** Records to process **
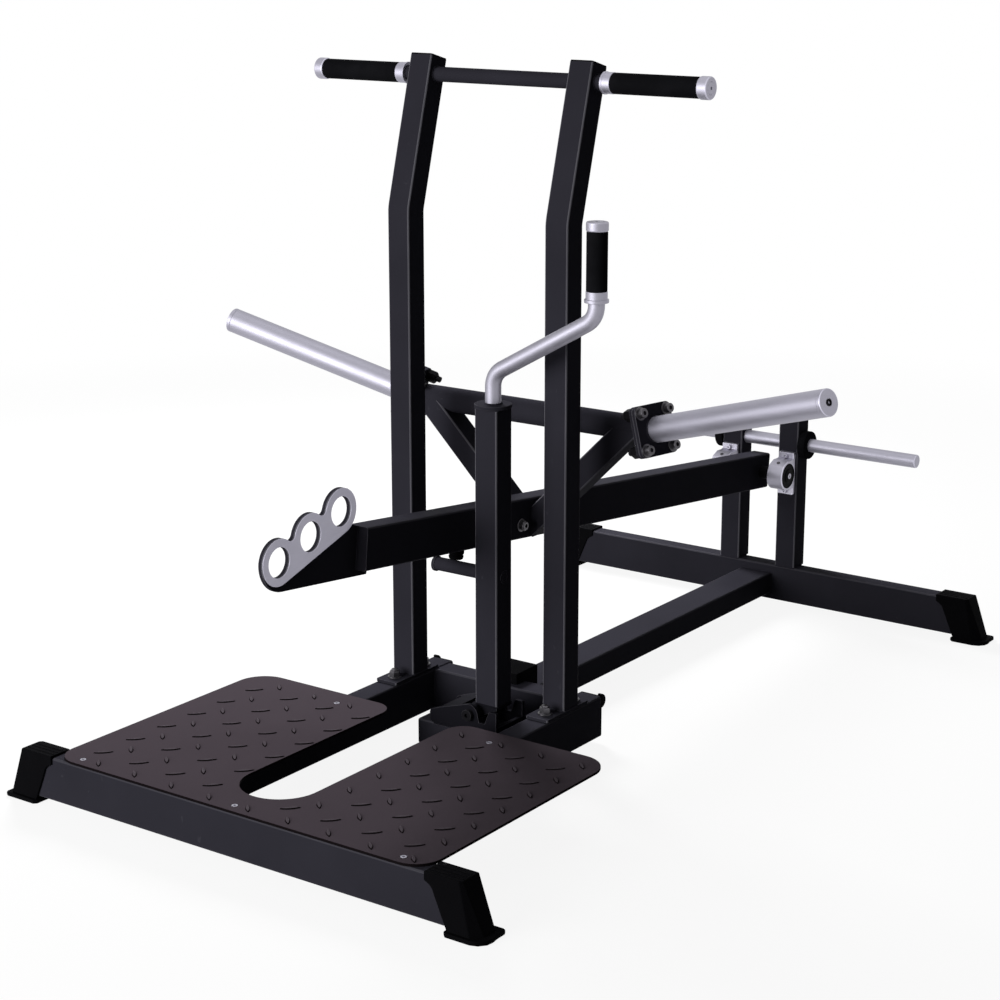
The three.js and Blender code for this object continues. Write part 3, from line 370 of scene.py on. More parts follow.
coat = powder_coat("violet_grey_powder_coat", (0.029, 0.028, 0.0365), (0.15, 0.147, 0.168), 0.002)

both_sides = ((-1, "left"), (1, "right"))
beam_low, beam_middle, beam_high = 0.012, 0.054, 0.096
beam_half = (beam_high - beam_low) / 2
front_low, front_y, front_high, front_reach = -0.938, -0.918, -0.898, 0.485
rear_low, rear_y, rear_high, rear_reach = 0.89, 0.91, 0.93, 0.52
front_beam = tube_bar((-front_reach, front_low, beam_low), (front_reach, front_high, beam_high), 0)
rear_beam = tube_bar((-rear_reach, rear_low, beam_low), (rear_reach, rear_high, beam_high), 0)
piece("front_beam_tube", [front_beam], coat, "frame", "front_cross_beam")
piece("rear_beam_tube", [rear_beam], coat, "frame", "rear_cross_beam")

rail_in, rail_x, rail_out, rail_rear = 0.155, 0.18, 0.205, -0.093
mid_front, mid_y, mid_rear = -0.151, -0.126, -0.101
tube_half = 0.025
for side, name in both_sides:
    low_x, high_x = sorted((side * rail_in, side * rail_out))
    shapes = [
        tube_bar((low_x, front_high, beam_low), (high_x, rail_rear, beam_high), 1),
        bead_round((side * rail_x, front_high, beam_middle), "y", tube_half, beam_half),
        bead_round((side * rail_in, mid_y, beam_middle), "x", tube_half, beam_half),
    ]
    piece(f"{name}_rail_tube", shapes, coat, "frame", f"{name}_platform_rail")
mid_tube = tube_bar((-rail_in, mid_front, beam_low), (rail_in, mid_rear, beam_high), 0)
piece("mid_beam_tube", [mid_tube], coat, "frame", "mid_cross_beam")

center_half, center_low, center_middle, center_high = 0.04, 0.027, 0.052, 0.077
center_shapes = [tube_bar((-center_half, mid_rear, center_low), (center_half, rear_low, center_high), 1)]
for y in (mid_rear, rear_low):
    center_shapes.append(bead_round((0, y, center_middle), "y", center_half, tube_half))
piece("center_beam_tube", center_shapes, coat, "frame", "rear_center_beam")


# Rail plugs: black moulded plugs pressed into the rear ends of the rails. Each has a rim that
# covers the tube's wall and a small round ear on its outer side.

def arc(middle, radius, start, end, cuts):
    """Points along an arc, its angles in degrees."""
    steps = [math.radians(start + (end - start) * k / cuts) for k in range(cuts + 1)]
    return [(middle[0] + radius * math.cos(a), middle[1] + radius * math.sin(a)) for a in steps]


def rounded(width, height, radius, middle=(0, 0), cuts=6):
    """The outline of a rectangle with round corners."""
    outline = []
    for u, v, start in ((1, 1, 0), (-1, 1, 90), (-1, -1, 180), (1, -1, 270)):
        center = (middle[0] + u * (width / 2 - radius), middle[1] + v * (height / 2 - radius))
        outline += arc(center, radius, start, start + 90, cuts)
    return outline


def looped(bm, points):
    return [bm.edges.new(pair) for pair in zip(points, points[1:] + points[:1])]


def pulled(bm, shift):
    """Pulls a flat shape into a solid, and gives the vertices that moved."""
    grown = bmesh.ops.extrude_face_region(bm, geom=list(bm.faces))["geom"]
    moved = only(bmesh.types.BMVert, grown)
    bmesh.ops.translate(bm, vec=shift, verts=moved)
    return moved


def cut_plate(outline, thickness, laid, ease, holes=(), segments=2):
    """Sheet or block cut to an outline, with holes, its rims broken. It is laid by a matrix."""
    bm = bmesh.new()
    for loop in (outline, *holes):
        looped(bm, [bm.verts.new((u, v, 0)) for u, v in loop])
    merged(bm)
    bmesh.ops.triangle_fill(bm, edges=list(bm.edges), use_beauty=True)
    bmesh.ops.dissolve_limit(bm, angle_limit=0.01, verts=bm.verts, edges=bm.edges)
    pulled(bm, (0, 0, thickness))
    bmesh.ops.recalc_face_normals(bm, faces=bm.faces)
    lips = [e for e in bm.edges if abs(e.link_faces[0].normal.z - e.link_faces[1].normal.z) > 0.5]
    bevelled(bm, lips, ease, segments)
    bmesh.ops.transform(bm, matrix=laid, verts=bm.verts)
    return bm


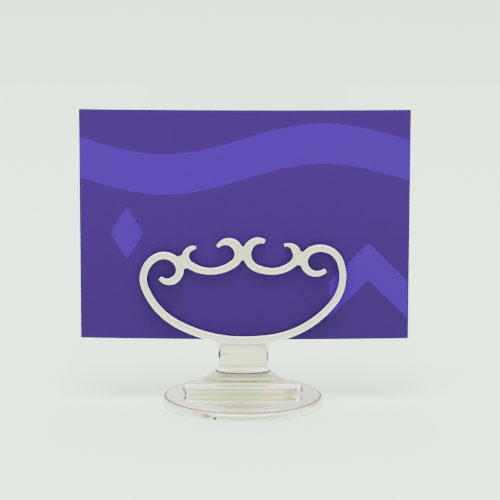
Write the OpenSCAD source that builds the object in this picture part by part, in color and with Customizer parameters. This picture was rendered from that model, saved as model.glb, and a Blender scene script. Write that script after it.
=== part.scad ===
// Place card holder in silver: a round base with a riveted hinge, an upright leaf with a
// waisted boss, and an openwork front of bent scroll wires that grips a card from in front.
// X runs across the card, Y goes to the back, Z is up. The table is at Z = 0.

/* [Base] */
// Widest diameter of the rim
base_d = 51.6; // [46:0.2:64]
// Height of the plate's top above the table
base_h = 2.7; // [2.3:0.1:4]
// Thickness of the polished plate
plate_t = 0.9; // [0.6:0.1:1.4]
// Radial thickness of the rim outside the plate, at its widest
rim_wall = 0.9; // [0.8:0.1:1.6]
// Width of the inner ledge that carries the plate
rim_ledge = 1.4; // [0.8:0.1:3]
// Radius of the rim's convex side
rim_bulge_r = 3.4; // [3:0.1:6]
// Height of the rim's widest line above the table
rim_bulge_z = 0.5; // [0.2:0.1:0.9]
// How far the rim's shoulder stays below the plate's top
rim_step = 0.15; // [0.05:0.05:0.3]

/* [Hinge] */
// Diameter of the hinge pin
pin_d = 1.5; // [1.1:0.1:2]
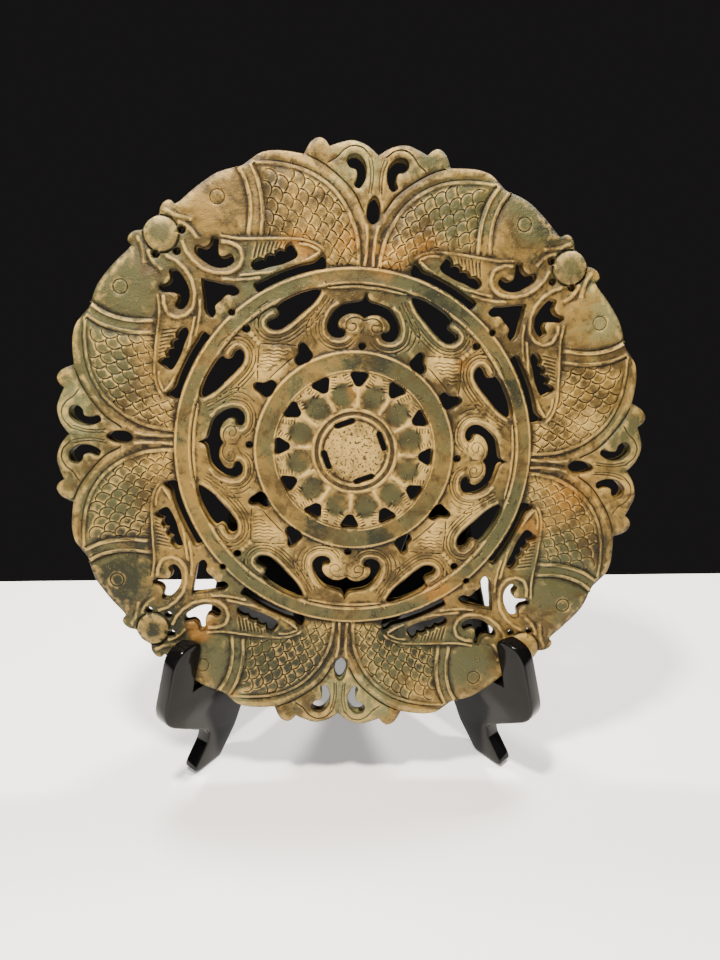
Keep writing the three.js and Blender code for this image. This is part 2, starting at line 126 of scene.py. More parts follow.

** Description of the task **
Pick out and copy the lines of the material that include the word "from".

** In response **
The three.js and Blender code for this object continues. Write part 3, from line 370 of scene.py on. More parts follow.
Write the OpenSCAD source that builds the object in this picture part by part, in color and with Customizer parameters. This picture was rendered from that model, saved as model.glb, and a Blender scene script. Write that script after it.
// waisted boss, and an openwork front of bent scroll wires that grips a card from in front.